The defendant moves for judgment on the court's order granting the plaintiff's motion to strike the special defense out of a concern that the filing of an amended answer will render any issue regarding the motion to strlke moot for purposes of appeal. Indeed, "[i]f [an answer] to which a [motion to strike] is sustained is voluntarily replaced by another, the substituted answer takes the place of the original one, which thereafter (unless the substitution was required by the order of the trial court) drops out of the case as fully as does a complaint for which another is substituted." (Internal quotation marks omitted.) Great Country Bank v. Pastore, 241 Conn. 423,434, 696 A.2d 1254 (1997). However, "in the case of a special defense such waiver is not automatic." Id. If a defendant complies with the procedure set out in Nowak v. Nowak,175 Conn. 112, 122, 394 A.2d 716 (1978), such an appeal will be properly preserved. See also W. Horton S. Cormier, Connecticut Practice Series: Rules of Appellate Procedure (1998 Rev. Ed.) § 61-1, authors' comments, p. 64.

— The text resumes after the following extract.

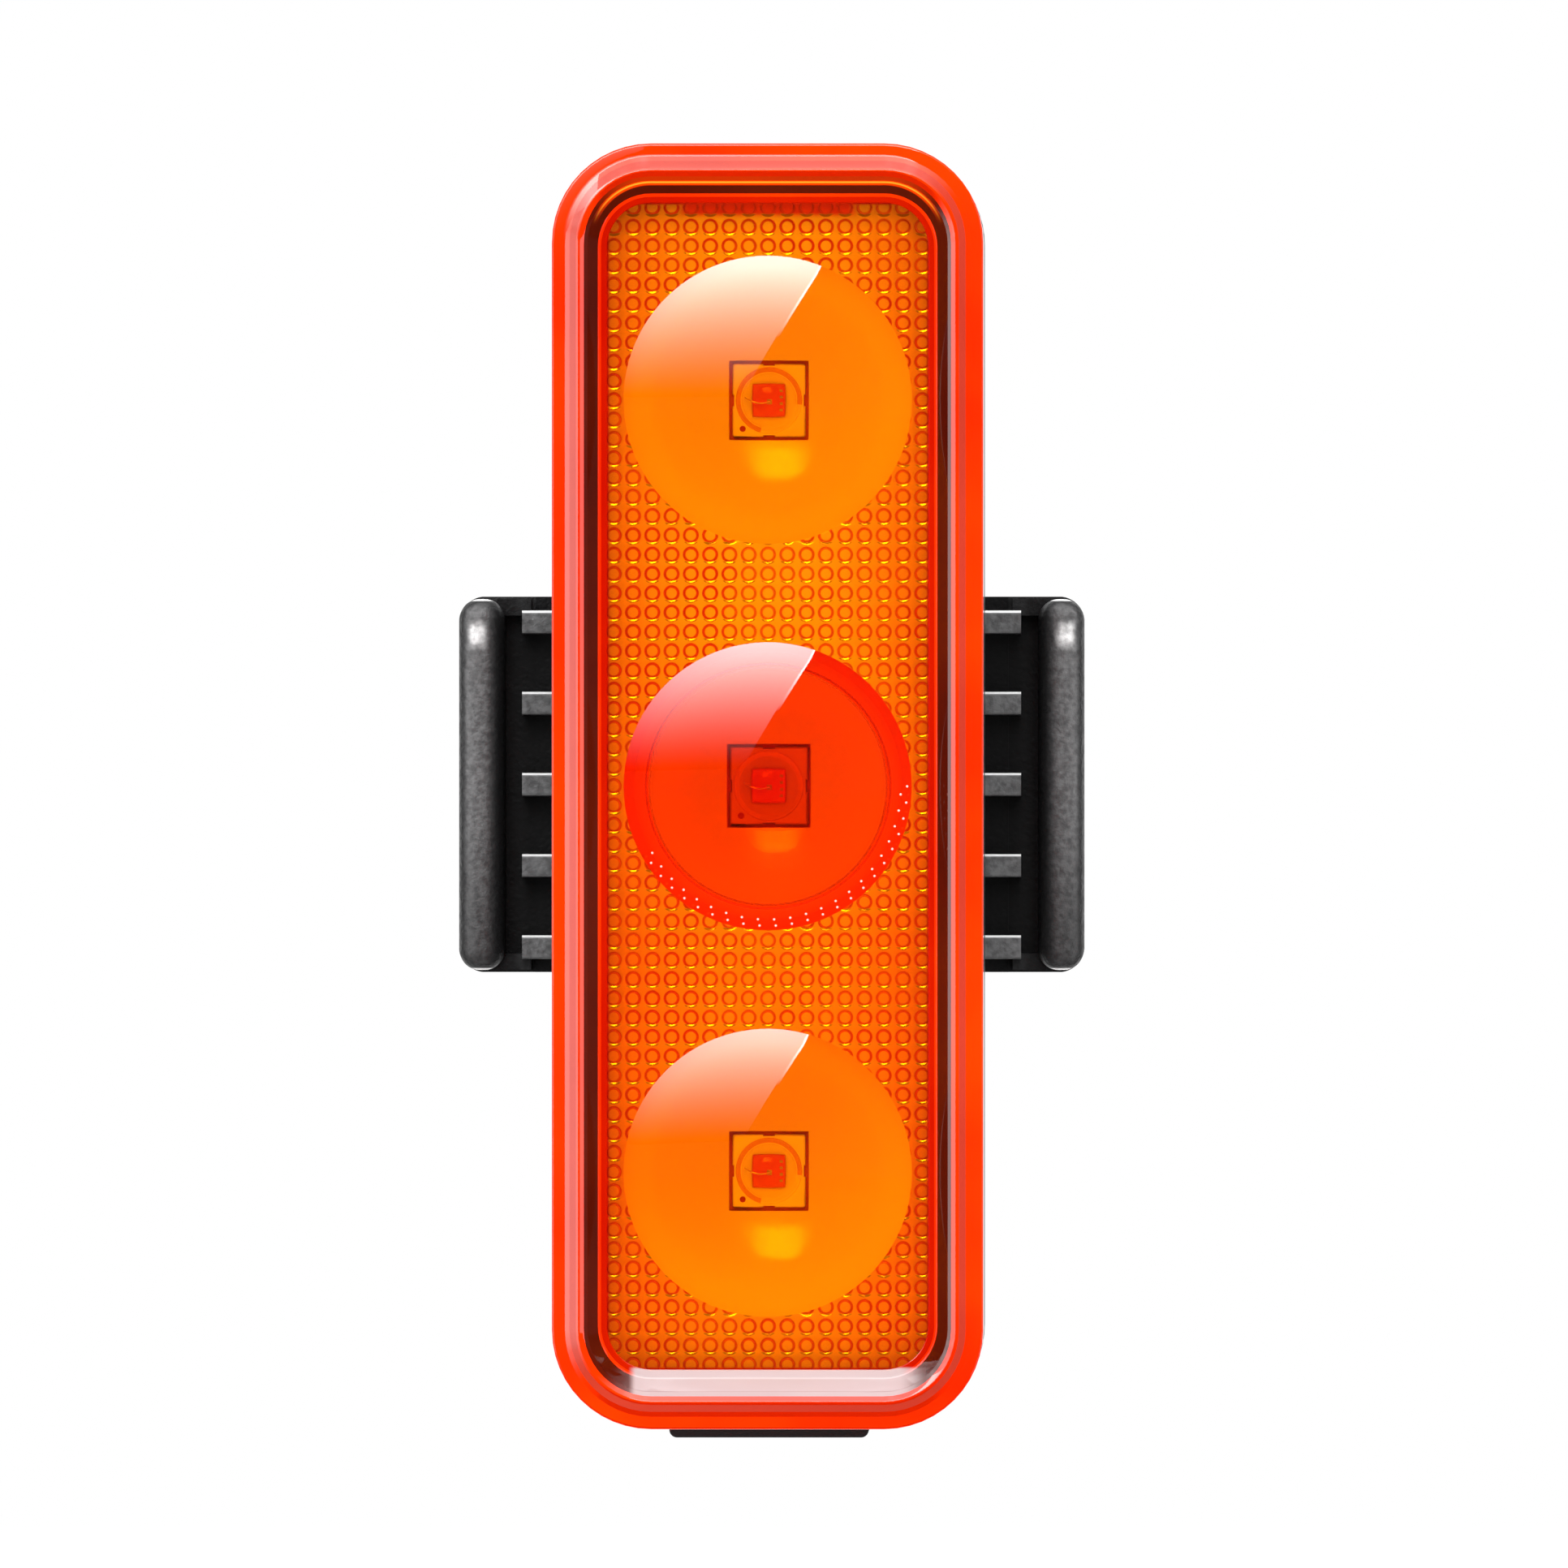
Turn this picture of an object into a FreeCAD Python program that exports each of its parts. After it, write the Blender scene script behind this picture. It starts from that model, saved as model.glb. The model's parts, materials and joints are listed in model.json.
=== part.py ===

There can be no judgment on an order granting a motion to strike a special defense because such a ruling does not constitute a "final judgment," and the rules for remedy by appeal under the Practice Book do not contemplate such a judgment. This is because the granting of a motion to strike a special defense in no way disposes of a cause of action, in whole or in part. Certainly, other defenses upon which the defendant may rest could CT Page 13740 prevail or the plaintiff may fail to prove the allegations of the complaint. In either case no judgment could enter against the defendant

Accordingly, the defendant's motion for judgment is denied.